Abstract

The meteorological factors of the severe wintertime particulate matter (PM) air pollution problem of the city of Santiago, Chile, are investigated with newly available observations, including a 30 m tower measuring near-surface stability, winds and turbulence, as well as lower-tropospheric vertical profiles of temperature and winds measured by commercial airplanes operating from the Santiago airport (AMDAR database). Focusing on the cold season of the years 2017-2019, high-PM days are defined using an index of evening concentrations measured in the western part of the city. The diurnal cycles of the different meteorological variables computed over 25 PM episodes are compared against the overall diurnal cycles. PM episodes are associated with enhanced surface stability and weaker surface winds and turbulence during the evening and night.
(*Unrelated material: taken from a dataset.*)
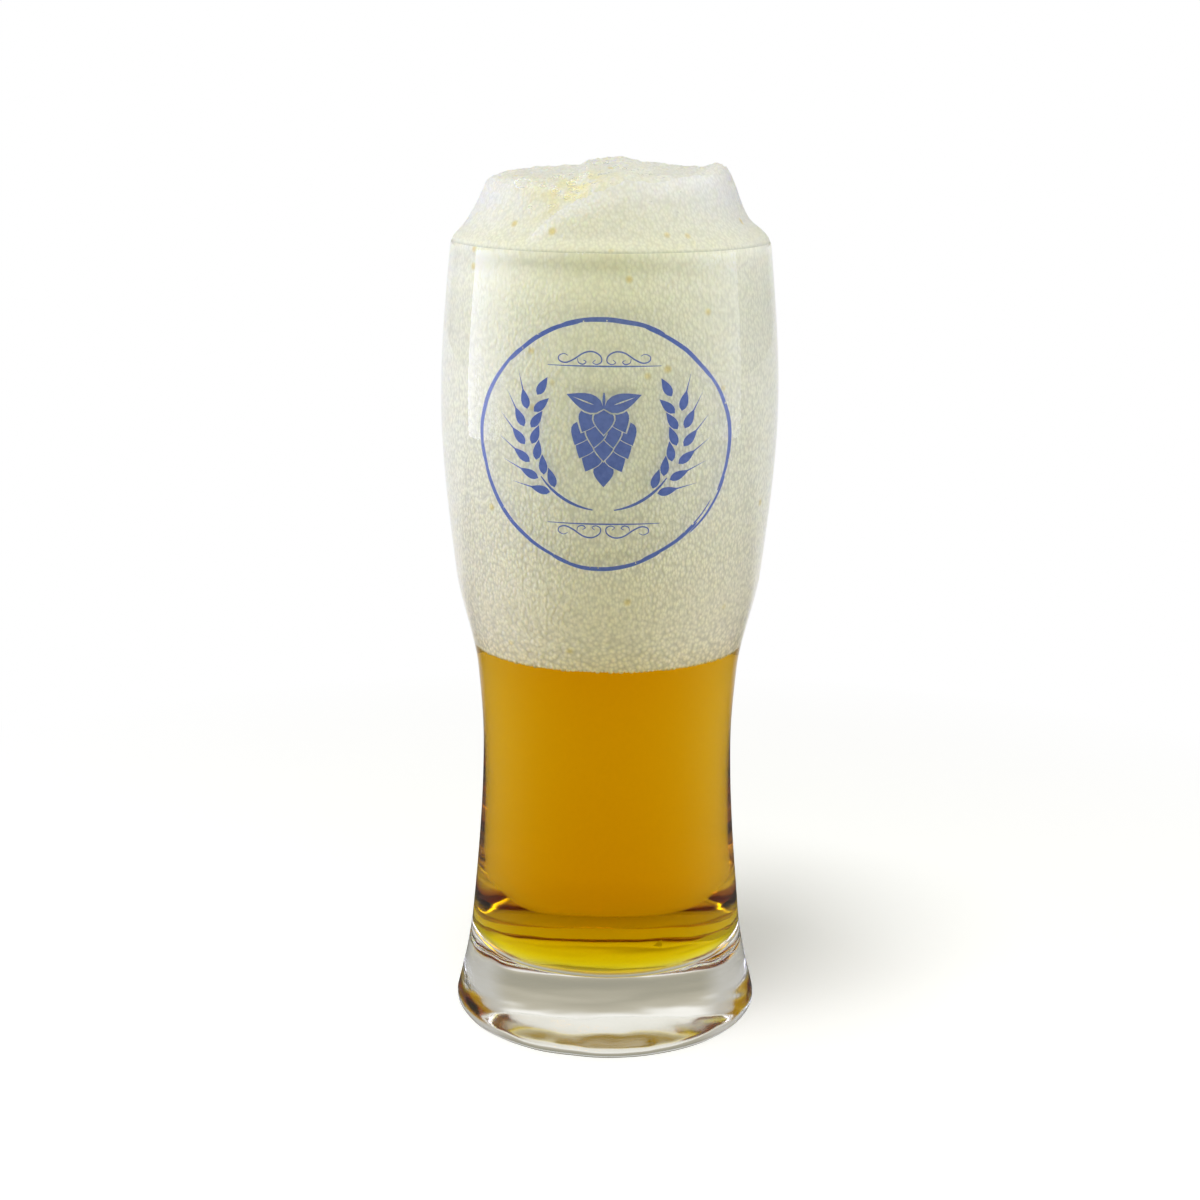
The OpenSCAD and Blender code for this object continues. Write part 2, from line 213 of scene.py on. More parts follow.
# %% [markdown]
# Materials are small node trees. These helpers start one and add the nodes that every finish here
# needs, so that each recipe below stays short. A value that comes from another node is given as
# that node and its socket.

# %% Helpers that make materials


def new_material(name):
    """A material with only an output, and its node tree."""
    material = bpy.data.materials.new(name)
    material.use_nodes = True
    tree = material.node_tree
    tree.nodes.clear()
    output = tree.nodes.new("ShaderNodeOutputMaterial")
    output.name = "output"
    return material, tree


def add_node(tree, kind, settings=None, **values):
    """Adds a node. Settings are its own options, and values fill its sockets by name."""
    made = tree.nodes.new("ShaderNode" + kind)
    for option, value in (settings or {}).items():
        setattr(made, option, value)
    for socket, value in values.items():
        made.inputs[socket.replace("_", " ")].default_value = value
    return made


def join(tree, source, socket, target, entry):
    """Links an output to an input. Sockets are given by name or number."""
    tree.links.new(source.outputs[socket], target.inputs[entry])


def position(tree, kind="Object"):
    """Two nodes: the place that is shaded, and its X, Y and Z."""
    place = add_node(tree, "TexCoord")
    axes = add_node(tree, "SeparateXYZ")
    join(tree, place, kind, axes, 0)
    return place, axes


def larger(tree, first, second):
    """The larger of two values."""
    made = add_node(tree, "Math", {"operation": "MAXIMUM"})
    join(tree, *first, made, 0)
    join(tree, *second, made, 1)
    return made


def blend(tree, amount, first, second):
    """A shader that is the first one where the amount is 0 and the second where it is 1."""
    made = add_node(tree, "MixShader")
    join(tree, *amount, made, 0)
    join(tree, first, 0, made, 1)
    join(tree, second, 0, made, 2)
    return made


# %% [markdown]
# Clear glass bends light by its index of 1.5. Light could only reach the foam through it by rare
# lucky paths, so for the rays that gather light the glass is simply transparent. Lamps, room and
# floor then light the foam evenly, as they do through a thin wall. The underside was pressed on a
# plate and isn't polished, so it blurs what it mirrors a little.

# %% Clear glass
UNDERSIDE_ROUGHNESS = 0.07

clear_glass, tree = new_material("clear_glass")
body = add_node(
    tree, "BsdfPrincipled", Base_Color=(1.0, 1.0, 1.0, 1), IOR=1.5,
    Transmission_Weight=1.0, Specular_Tint=(0.02, 0.02, 0.02, 1),
)
place, axes = position(tree)
pressed = add_node(
    tree, "MapRange", From_Min=0.0017, From_Max=0.0023, To_Min=UNDERSIDE_ROUGHNESS, To_Max=0.0,
)
join(tree, axes, "Z", pressed, "Value")
join(tree, pressed, 0, body, "Roughness")
passing = add_node(tree, "BsdfTransparent", Color=(0.97, 0.98, 0.97, 1))
rays = add_node(tree, "LightPath")
gathering = larger(tree, (rays, "Is Shadow Ray"), (rays, "Is Diffuse Ray"))
choice = blend(tree, (gathering, 0), body, passing)
join(tree, choice, 0, tree.nodes["output"], "Surface")
print("clear glass bends light by", body.inputs["IOR"].default_value)

# %% [markdown]
# The glass itself: a hollow under the foot, a rounded heel, the long outline, a round lip, and then
# the bowl down to its dished floor. The base is a thick lens, so this section has many points.

# %% The glass
HOLLOW_RADIUS, HOLLOW_DEPTH = 0.0305, 0.0015
LIP_MIDDLE, LIP_ROUND = 0.0372, 0.001

foot_hollow = [(HOLLOW_RADIUS * t, HOLLOW_DEPTH * (1 - t * t)) for t in steps(0, 1, 16)]
heel = arc((HEEL_RADIUS - HEEL_ROUND, HEEL_ROUND), HEEL_ROUND, -90, HEEL_LEAN, 12)
outside = [(outer_radius(height), height) for height in steps(heel_top, LIP, 110)]
lip = arc((LIP_MIDDLE, LIP), LIP_ROUND, 0, 180, 12)
inside = [(inner_radius(height), height) for height in steps(LIP, WALL_FOOT, 90)]
corner_radius = inner_radius(WALL_FOOT) - FLOOR_ROUND
corner = arc((corner_radius, WALL_FOOT), FLOOR_ROUND, 0, -90, 12)
dish = [(corner_radius * t, FLOOR + (FLOOR_EDGE - FLOOR) * t * t) for t in steps(1, 0, 12)]
glass_section = foot_hollow + heel + outside[1:] + lip[1:] + inside[1:] + corner[1:] + dish[1:]
glass_mesh = spun(glass_section)
press(glass_mesh)
glass = finished("glass", glass_mesh, clear_glass)
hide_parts("glass_body")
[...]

AMDAR vertical profiles of temperature and winds during episodes reveal a substantial lower-tropospheric warming attributed to enhanced regional subsidence, which is consistent with the shallower daytime boundary layer depth and the increased surface thermal amplitude observed during these days. An explanation for the weak surface winds during PM episodes was not evident, considering that these are clear days that would strengthen the local valley wind system. Two possible mechanisms are put forward to resolve this issue, which can be tested in the future using high-resolution numerical modeling validated with the new data described here.